Wie funktionieren Leerverkäufe?

Der Prozess des Leerverkaufs umfasst mehrere Schritte:

  1. Leihen von Aktien: Der Anleger leiht sich Aktien von einem Broker. Dies geschieht oft durch eine Margin-Konto-Vereinbarung.

  2. Verkauf der geliehenen Aktien: Der Anleger verkauft die geliehenen Aktien sofort auf dem Markt.

  3. Warten auf Kursrückgang: Der Anleger wartet darauf, dass der Kurs der Aktie fällt.

  4. Rückkauf der Aktien: Der Anleger kauft die Aktien zu einem niedrigeren Preis zurück.

  5. Rückgabe der Aktien: Der Anleger gibt die Aktien an den Broker zurück und behält die Differenz zwischen dem Verkaufspreis und dem Rückkaufpreis als Gewinn.

Leerverkauf vs. Leihe von Aktien

Ein wichtiger Aspekt des Leerverkaufs ist das Leihen von Aktien. Ohne die Möglichkeit, Aktien zu leihen, wäre der Leerverkauf nicht möglich. Broker und andere Finanzinstitute bieten diese Dienstleistung an und erheben dafür in der Regel eine Gebühr.

Rolle von Brokern und Clearingstellen

Broker und Clearingstellen spielen eine zentrale Rolle im Prozess des Leerverkaufs. Sie stellen die geliehenen Aktien zur Verfügung, überwachen die Margin-Anforderungen und sorgen dafür, dass die Rückgabe der Aktien ordnungsgemäß erfolgt.

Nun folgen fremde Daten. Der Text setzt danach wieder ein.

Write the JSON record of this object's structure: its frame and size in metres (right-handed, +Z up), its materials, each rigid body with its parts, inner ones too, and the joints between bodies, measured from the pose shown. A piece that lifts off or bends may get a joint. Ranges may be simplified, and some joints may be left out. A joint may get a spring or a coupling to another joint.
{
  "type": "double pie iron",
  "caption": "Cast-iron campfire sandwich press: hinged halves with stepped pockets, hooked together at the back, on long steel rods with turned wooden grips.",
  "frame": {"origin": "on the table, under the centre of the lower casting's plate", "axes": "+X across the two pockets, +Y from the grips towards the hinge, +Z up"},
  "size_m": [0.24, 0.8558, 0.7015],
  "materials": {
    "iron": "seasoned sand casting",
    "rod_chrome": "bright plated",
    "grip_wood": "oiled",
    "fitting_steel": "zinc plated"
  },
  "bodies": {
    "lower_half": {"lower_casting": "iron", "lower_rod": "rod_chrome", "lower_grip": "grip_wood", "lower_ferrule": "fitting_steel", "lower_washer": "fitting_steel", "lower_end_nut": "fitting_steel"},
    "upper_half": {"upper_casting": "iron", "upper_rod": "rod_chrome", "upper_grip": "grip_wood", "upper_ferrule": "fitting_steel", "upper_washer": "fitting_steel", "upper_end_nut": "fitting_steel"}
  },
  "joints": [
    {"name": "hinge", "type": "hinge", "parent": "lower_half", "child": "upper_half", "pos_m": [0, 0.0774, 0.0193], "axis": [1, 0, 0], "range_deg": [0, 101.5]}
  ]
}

Kosten und Gebühren bei Leerverkäufen

Leerverkäufe sind mit verschiedenen Kosten und Gebühren verbunden, darunter:

  • Leihgebühren: Gebühren für das Leihen der Aktien.

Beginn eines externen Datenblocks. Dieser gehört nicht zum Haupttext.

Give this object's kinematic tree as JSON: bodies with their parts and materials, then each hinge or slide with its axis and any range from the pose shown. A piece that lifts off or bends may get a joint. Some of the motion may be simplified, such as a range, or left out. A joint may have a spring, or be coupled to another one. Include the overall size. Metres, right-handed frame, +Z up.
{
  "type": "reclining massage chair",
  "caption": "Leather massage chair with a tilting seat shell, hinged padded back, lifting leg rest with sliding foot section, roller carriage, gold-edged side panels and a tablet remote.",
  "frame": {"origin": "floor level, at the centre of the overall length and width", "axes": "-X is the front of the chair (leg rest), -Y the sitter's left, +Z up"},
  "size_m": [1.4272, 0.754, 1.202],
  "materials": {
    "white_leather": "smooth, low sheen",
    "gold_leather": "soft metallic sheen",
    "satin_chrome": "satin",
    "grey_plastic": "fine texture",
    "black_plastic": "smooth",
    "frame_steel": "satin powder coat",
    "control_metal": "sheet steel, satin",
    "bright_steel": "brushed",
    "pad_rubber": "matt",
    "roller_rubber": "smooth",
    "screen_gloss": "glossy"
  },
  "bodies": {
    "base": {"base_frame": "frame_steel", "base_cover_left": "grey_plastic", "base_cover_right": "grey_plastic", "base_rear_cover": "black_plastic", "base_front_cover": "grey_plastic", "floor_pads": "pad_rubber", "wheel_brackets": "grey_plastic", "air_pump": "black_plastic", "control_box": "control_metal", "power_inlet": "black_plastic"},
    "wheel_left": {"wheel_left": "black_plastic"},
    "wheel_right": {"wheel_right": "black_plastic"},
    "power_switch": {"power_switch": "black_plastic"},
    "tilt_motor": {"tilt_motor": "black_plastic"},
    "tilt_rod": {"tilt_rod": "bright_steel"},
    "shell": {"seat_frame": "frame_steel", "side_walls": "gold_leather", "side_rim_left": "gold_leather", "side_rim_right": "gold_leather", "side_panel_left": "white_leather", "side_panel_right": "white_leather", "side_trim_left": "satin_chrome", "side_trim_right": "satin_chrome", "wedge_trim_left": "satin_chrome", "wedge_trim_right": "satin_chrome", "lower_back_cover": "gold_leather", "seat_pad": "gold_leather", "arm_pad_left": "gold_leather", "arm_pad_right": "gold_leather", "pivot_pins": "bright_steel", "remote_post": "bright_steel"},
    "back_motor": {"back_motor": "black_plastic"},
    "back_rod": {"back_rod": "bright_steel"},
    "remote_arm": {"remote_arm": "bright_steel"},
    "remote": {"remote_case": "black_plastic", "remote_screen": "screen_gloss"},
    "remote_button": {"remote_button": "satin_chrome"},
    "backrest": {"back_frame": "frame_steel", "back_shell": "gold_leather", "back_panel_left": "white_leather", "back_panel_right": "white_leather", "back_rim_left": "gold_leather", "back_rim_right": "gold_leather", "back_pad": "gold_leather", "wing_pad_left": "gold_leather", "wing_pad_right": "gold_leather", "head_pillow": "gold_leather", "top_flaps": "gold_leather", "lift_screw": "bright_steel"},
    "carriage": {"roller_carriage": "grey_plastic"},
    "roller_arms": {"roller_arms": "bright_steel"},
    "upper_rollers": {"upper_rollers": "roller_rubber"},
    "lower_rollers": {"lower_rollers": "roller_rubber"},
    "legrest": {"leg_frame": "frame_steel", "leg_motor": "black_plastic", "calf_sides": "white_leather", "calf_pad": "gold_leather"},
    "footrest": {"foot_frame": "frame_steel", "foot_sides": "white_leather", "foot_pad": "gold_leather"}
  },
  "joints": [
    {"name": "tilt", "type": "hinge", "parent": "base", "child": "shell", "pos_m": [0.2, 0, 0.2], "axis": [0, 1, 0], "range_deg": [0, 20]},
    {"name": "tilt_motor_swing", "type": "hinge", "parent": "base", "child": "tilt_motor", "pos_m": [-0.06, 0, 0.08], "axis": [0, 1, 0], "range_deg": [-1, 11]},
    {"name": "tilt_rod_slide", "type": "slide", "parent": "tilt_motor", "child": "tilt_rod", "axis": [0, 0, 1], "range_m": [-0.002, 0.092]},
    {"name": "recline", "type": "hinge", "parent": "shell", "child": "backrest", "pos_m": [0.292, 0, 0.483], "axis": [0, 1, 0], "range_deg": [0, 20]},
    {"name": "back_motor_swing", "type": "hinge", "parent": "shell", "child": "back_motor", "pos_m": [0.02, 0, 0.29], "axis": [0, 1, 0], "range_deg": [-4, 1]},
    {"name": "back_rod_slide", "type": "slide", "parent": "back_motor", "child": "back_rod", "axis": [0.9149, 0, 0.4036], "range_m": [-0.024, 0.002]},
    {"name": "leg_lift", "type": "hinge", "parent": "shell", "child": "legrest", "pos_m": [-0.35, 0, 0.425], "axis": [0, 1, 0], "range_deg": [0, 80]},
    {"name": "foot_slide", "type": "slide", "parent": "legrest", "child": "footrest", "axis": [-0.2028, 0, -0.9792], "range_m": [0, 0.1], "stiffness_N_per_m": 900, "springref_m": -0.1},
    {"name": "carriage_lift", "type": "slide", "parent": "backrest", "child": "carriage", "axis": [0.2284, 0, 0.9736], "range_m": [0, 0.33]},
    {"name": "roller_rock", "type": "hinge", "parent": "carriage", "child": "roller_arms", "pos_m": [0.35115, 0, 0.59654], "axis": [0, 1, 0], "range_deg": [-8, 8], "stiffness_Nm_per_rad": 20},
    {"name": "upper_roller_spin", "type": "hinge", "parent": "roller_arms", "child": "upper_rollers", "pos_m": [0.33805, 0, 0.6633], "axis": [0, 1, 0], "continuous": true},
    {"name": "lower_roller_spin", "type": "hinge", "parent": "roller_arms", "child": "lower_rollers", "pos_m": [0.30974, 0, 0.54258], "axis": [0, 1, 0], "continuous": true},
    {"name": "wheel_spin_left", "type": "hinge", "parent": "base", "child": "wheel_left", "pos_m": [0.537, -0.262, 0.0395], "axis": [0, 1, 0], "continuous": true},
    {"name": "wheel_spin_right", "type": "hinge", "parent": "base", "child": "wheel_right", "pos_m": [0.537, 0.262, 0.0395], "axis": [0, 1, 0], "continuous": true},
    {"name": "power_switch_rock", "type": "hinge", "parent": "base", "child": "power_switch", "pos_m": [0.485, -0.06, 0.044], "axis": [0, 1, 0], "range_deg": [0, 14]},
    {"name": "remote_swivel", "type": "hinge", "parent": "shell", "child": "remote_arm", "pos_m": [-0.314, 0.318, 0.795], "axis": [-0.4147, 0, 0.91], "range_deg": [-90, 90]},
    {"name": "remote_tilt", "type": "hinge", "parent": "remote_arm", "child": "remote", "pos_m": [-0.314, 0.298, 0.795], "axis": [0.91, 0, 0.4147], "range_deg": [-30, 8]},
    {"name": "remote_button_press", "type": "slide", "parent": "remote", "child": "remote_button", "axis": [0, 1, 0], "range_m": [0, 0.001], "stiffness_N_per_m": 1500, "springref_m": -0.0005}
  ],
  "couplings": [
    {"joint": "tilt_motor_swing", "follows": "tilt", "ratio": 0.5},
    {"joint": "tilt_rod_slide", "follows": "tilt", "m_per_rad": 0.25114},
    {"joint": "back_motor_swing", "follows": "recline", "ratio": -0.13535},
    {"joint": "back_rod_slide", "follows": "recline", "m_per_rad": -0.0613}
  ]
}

  • Margin-Zinsen: Zinsen auf die geliehene Margin.

  • Transaktionskosten: Gebühren für den Kauf und Verkauf der Aktien.

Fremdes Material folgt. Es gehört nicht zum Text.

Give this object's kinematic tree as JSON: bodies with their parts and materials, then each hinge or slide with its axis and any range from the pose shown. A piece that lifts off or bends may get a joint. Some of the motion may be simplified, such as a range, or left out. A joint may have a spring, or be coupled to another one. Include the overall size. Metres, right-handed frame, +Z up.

4. Arten von Leerverkäufen

Naked Short Selling

Beim Naked Short Selling verkauft der Anleger Aktien, ohne sie sich vorher geliehen zu haben. Dies ist riskanter und in vielen Ländern streng reguliert oder verboten, da es zu Marktverzerrungen führen kann.

Covered Short Selling

Beim Covered Short Selling leiht sich der Anleger die Aktien vor dem Verkauf. Dies ist die übliche Methode des Leerverkaufs und gilt als weniger riskant als das Naked Short Selling.

Unterschiede und Risiken

Der Hauptunterschied zwischen Naked und Covered Short Selling liegt in der Sicherheit und dem Risiko. Naked Short Selling ist riskanter und kann zu erheblichen Marktverzerrungen führen, während Covered Short Selling als sicherer gilt, da die Aktien vor dem Verkauf geliehen werden.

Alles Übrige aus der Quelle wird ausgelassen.